Denn eine Katze, die irgendwo regelmäßig Futter bekommt, bleibt. Und wenn sie dann nicht mehr heimkommt, fehlt sie jemandem. Diese Art der „Hilfe“ bringt Unruhe in Nachbarschaften, sorgt für überfüllte Tierheime und belastet Tierärzte, Ehrenamtliche und Kommunen. Was als Tierliebe gedacht ist, endet nicht selten in Missverständnissen und Konflikten.

Auch hier wäre weniger Aktionismus oft mehr. Wer glaubt, ein Tier sei herrenlos, sollte nicht sofort handeln, sondern beobachten. Und wenn man tatsächlich helfen möchte, dann mit Fingerspitzengefühl. Es geht um Respekt. Vor den Tieren. Und vor den Menschen, zu denen sie gehören.
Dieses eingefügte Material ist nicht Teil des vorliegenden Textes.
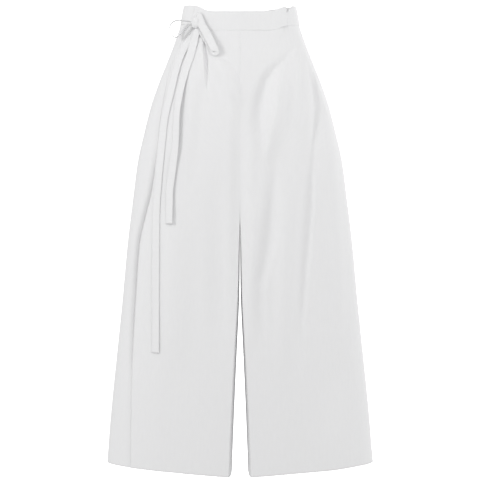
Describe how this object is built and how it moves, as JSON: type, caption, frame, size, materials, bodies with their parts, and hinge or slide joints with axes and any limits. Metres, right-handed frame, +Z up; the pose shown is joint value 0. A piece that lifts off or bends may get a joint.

Wir in Bremervörde leben in einer Gemeinschaft, in der vieles noch funktioniert – gerade weil man sich kennt. Diese Kultur sollten wir nicht durch vorschnelle Posts oder übertriebene Eingriffe gefährden. Es geht nicht darum, niemanden mehr zu helfen. Es geht darum, wie wir helfen – und mit welchem Maß.

Digitale Werkzeuge können eine Ergänzung sein. Aber sie ersetzen nicht den gesunden Menschenverstand. Nicht bei Fundsachen. Nicht bei Tieren. Und auch nicht im Umgang miteinander. Manchmal hilft es mehr, wenn man Dinge bewusst nicht veröffentlicht. Sondern den klassischen Weg geht: still, verantwortungsbewusst und mit dem Ziel, echten Schaden zu vermeiden.

Denn am Ende zählt nicht, wie sichtbar eine gute Tat war. Sondern ob sie wirklich gut war.